◆ Exercise directions ◆
Using the data below, copy every line that contains the word "from".

******************************

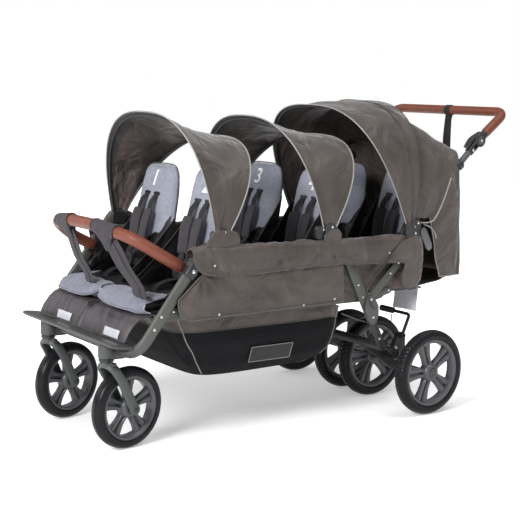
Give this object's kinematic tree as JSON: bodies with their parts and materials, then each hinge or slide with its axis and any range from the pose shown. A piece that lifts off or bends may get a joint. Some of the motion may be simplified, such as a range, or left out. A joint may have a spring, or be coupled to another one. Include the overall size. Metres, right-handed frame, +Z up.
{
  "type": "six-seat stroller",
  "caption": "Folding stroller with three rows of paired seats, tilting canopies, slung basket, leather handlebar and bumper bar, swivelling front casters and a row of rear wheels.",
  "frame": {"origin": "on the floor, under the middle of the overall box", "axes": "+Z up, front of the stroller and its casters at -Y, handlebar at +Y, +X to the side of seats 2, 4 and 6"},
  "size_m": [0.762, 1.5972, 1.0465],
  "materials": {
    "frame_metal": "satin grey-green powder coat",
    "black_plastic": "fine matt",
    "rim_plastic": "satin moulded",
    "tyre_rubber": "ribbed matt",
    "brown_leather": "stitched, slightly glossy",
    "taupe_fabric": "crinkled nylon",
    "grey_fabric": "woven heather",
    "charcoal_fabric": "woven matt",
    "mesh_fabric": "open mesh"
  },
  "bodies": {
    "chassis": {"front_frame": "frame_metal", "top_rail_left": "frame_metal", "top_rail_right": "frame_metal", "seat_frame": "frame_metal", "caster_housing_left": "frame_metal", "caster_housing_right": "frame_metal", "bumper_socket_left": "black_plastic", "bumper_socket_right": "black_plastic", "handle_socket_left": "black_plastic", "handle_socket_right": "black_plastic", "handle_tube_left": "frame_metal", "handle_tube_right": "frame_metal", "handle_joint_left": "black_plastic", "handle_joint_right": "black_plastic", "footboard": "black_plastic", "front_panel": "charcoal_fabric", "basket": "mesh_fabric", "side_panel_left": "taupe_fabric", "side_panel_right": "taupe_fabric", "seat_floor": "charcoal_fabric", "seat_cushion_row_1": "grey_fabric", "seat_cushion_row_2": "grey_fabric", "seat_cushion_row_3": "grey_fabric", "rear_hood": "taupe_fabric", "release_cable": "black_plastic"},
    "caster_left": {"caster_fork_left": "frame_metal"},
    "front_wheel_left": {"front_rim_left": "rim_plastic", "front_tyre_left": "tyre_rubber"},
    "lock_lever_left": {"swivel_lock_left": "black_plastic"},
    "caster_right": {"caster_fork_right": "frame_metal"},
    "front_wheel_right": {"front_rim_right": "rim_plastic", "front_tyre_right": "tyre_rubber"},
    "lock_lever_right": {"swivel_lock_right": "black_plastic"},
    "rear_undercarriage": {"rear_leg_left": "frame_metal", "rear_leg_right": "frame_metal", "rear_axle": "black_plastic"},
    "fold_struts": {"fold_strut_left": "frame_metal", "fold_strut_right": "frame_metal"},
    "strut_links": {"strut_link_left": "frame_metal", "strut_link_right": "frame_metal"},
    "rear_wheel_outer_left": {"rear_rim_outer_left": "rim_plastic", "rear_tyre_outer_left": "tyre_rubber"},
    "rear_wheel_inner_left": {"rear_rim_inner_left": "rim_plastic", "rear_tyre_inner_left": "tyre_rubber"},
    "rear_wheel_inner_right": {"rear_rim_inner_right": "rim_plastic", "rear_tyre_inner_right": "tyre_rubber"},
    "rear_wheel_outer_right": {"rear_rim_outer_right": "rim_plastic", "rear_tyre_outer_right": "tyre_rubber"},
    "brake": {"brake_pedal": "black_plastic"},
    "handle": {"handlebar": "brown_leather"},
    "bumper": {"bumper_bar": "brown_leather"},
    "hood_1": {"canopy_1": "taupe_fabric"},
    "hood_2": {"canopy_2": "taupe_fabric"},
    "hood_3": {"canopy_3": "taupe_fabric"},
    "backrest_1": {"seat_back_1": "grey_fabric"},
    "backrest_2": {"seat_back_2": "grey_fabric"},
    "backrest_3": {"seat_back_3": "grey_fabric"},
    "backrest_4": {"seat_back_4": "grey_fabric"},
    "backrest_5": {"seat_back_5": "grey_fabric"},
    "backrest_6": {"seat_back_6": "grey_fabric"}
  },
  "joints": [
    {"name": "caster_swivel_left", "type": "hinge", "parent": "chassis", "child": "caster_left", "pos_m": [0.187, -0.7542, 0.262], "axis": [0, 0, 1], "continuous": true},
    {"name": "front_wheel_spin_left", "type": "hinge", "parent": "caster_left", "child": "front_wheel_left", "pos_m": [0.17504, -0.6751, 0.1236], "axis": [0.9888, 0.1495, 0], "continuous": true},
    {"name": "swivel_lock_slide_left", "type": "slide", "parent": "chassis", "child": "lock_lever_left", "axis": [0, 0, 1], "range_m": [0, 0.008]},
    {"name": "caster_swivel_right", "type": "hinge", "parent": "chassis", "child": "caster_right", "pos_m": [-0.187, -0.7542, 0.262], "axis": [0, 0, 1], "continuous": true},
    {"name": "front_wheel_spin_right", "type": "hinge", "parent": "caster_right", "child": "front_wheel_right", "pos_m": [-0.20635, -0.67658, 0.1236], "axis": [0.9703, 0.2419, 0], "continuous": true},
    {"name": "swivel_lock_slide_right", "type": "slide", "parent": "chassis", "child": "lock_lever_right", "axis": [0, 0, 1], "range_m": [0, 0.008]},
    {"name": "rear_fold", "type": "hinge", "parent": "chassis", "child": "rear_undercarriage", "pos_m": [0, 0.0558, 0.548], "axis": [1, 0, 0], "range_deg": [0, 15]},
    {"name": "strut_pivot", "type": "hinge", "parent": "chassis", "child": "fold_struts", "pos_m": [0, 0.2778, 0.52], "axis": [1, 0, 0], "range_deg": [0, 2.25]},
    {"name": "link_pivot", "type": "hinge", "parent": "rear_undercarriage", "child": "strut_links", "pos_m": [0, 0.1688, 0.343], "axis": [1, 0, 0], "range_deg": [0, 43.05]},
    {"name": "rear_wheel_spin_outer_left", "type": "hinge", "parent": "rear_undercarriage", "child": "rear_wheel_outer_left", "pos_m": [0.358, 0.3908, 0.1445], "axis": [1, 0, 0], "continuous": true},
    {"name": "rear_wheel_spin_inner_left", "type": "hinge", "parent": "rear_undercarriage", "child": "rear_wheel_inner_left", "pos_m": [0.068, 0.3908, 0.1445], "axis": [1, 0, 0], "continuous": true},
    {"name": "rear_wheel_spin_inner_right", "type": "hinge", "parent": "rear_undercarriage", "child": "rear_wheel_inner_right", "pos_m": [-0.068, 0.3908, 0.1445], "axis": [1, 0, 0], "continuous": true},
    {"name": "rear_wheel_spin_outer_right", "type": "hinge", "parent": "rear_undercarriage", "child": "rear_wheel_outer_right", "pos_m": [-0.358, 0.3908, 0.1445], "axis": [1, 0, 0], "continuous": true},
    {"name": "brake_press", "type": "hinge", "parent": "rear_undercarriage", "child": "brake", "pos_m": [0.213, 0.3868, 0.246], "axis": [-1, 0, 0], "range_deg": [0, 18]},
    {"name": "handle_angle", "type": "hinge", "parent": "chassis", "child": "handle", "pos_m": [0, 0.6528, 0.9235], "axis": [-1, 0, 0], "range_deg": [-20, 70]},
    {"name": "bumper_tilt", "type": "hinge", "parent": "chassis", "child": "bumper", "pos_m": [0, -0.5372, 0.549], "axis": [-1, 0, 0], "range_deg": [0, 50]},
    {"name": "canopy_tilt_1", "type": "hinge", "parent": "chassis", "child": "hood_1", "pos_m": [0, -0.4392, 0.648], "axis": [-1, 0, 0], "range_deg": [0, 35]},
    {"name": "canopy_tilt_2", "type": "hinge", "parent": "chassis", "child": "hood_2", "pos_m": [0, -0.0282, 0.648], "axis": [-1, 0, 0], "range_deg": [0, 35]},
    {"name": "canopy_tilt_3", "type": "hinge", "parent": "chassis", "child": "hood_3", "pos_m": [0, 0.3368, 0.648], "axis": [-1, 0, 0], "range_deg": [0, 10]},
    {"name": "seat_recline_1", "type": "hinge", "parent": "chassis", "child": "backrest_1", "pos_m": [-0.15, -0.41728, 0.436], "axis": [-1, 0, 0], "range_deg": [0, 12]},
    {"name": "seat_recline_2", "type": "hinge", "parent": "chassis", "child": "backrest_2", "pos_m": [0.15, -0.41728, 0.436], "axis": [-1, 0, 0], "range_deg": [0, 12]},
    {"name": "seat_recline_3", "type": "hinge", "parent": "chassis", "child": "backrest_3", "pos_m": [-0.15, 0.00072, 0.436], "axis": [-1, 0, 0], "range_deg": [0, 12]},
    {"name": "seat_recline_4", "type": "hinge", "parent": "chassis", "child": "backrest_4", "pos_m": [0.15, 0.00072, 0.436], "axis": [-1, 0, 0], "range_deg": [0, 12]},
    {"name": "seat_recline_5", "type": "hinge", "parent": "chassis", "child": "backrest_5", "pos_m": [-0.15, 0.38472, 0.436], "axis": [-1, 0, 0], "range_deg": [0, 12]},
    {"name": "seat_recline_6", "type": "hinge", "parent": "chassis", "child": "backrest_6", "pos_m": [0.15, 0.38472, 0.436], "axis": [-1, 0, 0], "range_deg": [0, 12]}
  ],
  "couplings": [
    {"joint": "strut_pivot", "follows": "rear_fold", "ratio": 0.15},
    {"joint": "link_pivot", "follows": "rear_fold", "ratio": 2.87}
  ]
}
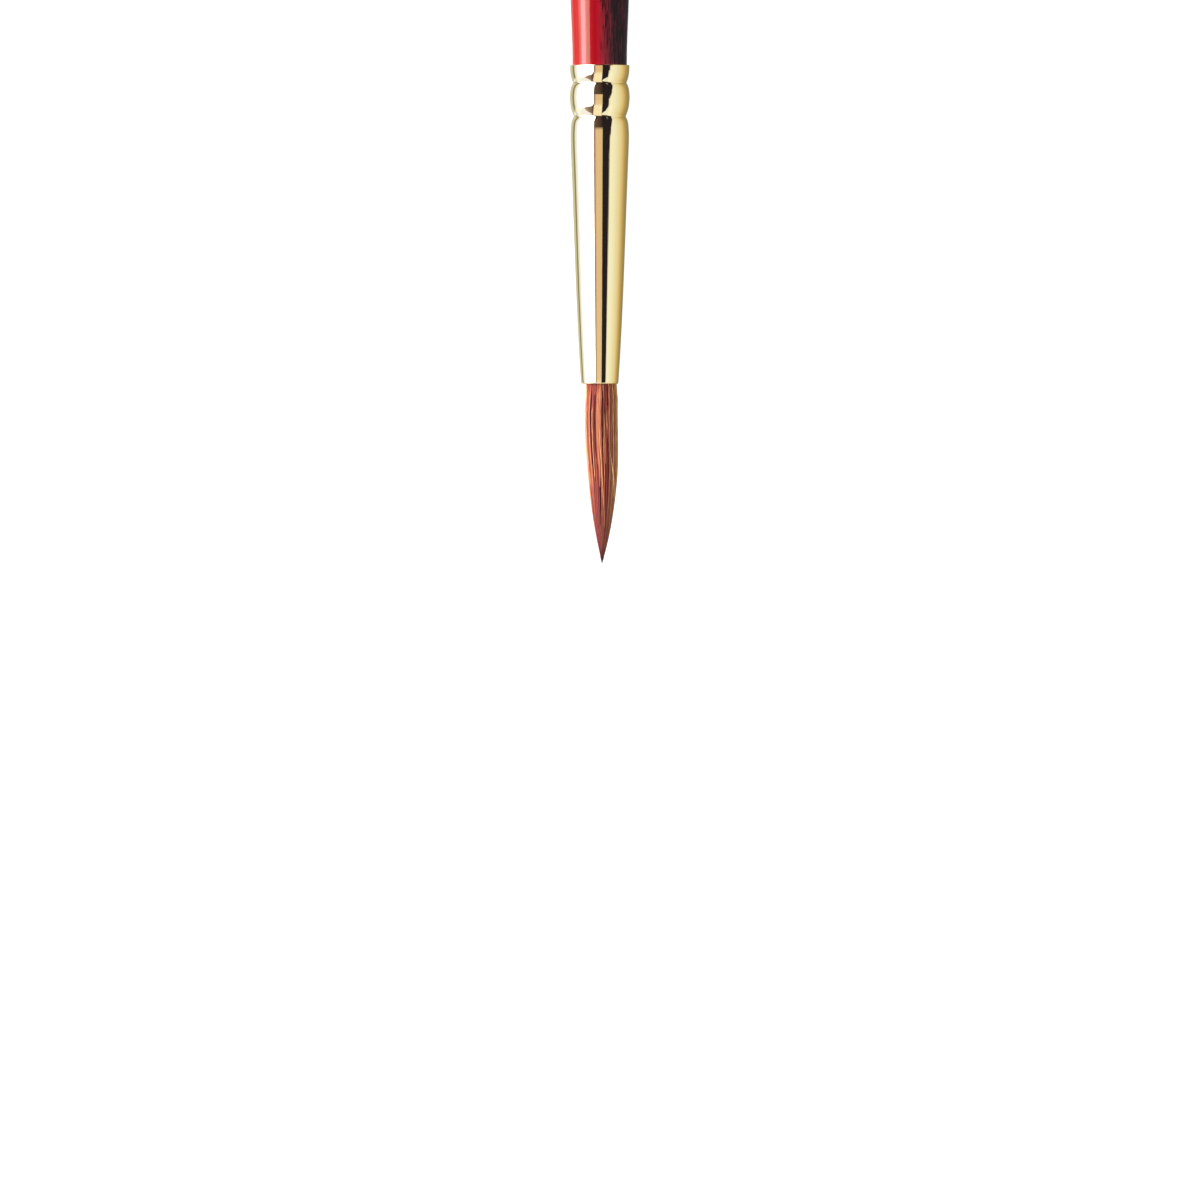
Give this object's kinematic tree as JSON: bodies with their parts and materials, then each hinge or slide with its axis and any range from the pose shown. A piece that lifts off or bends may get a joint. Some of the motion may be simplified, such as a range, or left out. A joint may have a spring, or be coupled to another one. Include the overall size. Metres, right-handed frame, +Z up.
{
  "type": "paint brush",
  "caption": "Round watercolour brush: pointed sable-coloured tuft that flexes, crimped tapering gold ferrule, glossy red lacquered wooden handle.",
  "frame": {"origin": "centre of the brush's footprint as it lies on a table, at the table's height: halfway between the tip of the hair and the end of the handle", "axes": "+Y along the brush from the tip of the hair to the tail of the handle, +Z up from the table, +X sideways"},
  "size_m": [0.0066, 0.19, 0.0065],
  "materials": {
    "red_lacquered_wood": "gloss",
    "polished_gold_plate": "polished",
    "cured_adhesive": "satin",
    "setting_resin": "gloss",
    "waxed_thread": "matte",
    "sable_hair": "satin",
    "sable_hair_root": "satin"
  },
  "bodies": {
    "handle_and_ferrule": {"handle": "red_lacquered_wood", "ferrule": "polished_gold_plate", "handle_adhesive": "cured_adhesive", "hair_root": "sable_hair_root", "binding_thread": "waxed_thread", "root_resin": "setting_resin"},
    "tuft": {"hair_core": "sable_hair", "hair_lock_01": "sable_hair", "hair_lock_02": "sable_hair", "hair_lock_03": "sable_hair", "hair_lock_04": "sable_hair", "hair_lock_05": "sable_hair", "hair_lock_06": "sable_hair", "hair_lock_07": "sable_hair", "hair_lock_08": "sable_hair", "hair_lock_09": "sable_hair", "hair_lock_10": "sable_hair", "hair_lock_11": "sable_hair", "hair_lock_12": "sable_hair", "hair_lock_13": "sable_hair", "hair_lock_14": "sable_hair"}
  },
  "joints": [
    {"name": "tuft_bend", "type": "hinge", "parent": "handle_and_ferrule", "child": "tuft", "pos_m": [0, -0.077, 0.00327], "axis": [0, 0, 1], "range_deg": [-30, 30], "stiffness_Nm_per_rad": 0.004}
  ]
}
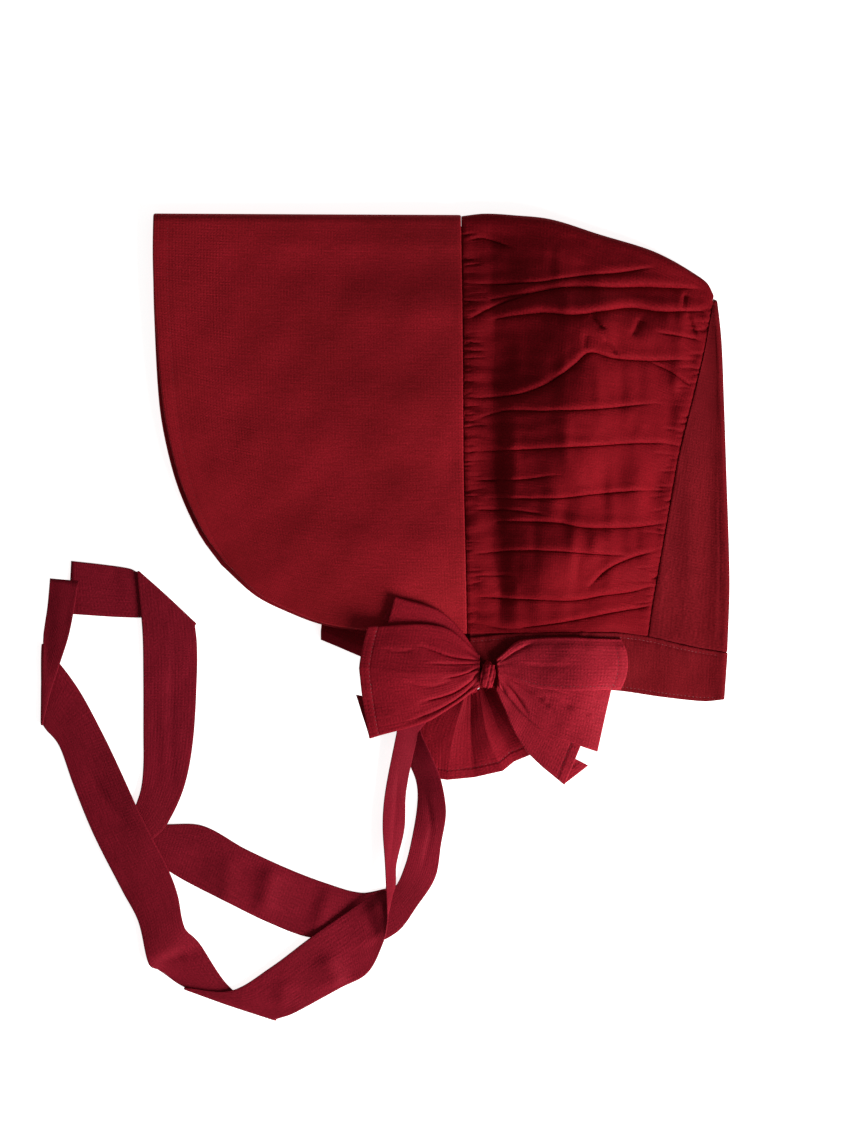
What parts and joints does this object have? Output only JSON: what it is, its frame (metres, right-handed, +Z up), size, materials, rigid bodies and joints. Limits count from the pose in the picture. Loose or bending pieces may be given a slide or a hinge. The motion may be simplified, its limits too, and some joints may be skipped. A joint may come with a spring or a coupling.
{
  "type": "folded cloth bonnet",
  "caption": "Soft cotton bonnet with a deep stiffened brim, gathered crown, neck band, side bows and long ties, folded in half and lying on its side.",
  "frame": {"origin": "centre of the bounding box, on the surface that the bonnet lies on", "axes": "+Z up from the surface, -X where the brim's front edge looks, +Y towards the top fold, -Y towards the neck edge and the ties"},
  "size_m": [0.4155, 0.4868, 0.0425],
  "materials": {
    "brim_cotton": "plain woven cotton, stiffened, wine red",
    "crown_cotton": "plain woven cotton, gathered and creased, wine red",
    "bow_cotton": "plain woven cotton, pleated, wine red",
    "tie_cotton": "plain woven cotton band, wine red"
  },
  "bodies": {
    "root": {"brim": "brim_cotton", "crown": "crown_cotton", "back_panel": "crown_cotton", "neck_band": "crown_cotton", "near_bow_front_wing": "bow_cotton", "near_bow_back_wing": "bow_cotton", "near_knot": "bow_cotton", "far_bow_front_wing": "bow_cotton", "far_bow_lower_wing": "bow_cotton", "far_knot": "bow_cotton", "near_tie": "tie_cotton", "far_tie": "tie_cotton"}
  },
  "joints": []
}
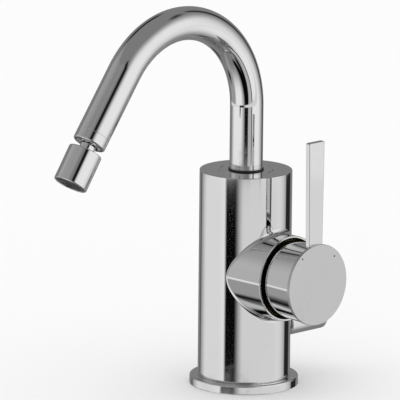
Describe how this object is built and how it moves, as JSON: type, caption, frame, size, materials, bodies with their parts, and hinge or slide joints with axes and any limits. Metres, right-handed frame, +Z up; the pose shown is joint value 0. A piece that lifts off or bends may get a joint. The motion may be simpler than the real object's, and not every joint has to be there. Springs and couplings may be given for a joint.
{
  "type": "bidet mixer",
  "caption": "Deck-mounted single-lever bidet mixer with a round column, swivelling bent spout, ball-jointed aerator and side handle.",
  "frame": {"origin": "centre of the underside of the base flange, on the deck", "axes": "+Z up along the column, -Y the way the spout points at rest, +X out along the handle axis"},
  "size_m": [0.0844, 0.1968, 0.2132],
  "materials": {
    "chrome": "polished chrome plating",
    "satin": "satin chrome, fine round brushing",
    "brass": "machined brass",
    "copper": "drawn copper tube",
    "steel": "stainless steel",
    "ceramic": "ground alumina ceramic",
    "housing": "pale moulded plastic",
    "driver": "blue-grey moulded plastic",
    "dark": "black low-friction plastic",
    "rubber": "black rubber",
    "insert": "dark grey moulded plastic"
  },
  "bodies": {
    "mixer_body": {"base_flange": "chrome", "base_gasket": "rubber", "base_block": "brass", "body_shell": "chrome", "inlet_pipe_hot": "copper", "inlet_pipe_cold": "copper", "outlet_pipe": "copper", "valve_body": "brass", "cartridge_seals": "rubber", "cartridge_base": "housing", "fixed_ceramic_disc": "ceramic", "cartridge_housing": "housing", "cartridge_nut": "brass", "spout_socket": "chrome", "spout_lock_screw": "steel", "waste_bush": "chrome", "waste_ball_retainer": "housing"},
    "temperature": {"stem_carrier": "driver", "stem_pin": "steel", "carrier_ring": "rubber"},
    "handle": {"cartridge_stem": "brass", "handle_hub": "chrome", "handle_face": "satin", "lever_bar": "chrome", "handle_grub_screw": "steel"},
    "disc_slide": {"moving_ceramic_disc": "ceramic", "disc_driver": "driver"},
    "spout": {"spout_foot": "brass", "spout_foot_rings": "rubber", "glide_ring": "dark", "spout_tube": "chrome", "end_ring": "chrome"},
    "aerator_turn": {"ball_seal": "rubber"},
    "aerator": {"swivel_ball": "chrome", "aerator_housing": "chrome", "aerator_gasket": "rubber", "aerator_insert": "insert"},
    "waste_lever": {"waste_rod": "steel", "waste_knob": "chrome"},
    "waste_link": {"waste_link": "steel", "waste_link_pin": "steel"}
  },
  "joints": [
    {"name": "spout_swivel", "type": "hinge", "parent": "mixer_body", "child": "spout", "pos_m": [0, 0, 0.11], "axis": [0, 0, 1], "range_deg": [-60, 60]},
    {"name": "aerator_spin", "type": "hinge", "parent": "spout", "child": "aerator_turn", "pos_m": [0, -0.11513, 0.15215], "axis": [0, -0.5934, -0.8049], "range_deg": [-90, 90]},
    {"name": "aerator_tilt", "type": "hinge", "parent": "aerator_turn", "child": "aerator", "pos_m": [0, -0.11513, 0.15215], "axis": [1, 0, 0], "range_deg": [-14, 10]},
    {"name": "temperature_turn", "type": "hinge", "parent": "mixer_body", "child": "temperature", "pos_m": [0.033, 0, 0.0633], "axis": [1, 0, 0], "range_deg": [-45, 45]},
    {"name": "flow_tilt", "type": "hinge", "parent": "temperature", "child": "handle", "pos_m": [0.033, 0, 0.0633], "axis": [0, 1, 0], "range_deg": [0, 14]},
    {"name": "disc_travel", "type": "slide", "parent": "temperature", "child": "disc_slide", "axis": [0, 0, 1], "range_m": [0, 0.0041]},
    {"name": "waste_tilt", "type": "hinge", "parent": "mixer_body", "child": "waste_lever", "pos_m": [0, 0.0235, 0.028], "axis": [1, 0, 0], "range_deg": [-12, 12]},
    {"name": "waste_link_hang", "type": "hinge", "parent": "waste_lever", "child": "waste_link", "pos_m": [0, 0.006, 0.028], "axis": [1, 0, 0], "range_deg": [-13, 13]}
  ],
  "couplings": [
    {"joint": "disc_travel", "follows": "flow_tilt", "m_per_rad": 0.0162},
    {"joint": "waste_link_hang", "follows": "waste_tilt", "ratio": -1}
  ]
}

******************************

◆ Response to the task ◆
Give this object's kinematic tree as JSON: bodies with their parts and materials, then each hinge or slide with its axis and any range from the pose shown. A piece that lifts off or bends may get a joint. Some of the motion may be simplified, such as a range, or left out. A joint may have a spring, or be coupled to another one. Include the overall size. Metres, right-handed frame, +Z up.
Give this object's kinematic tree as JSON: bodies with their parts and materials, then each hinge or slide with its axis and any range from the pose shown. A piece that lifts off or bends may get a joint. Some of the motion may be simplified, such as a range, or left out. A joint may have a spring, or be coupled to another one. Include the overall size. Metres, right-handed frame, +Z up.
  "frame": {"origin": "centre of the brush's footprint as it lies on a table, at the table's height: halfway between the tip of the hair and the end of the handle", "axes": "+Y along the brush from the tip of the hair to the tail of the handle, +Z up from the table, +X sideways"},
What parts and joints does this object have? Output only JSON: what it is, its frame (metres, right-handed, +Z up), size, materials, rigid bodies and joints. Limits count from the pose in the picture. Loose or bending pieces may be given a slide or a hinge. The motion may be simplified, its limits too, and some joints may be skipped. A joint may come with a spring or a coupling.
  "frame": {"origin": "centre of the bounding box, on the surface that the bonnet lies on", "axes": "+Z up from the surface, -X where the brim's front edge looks, +Y towards the top fold, -Y towards the neck edge and the ties"},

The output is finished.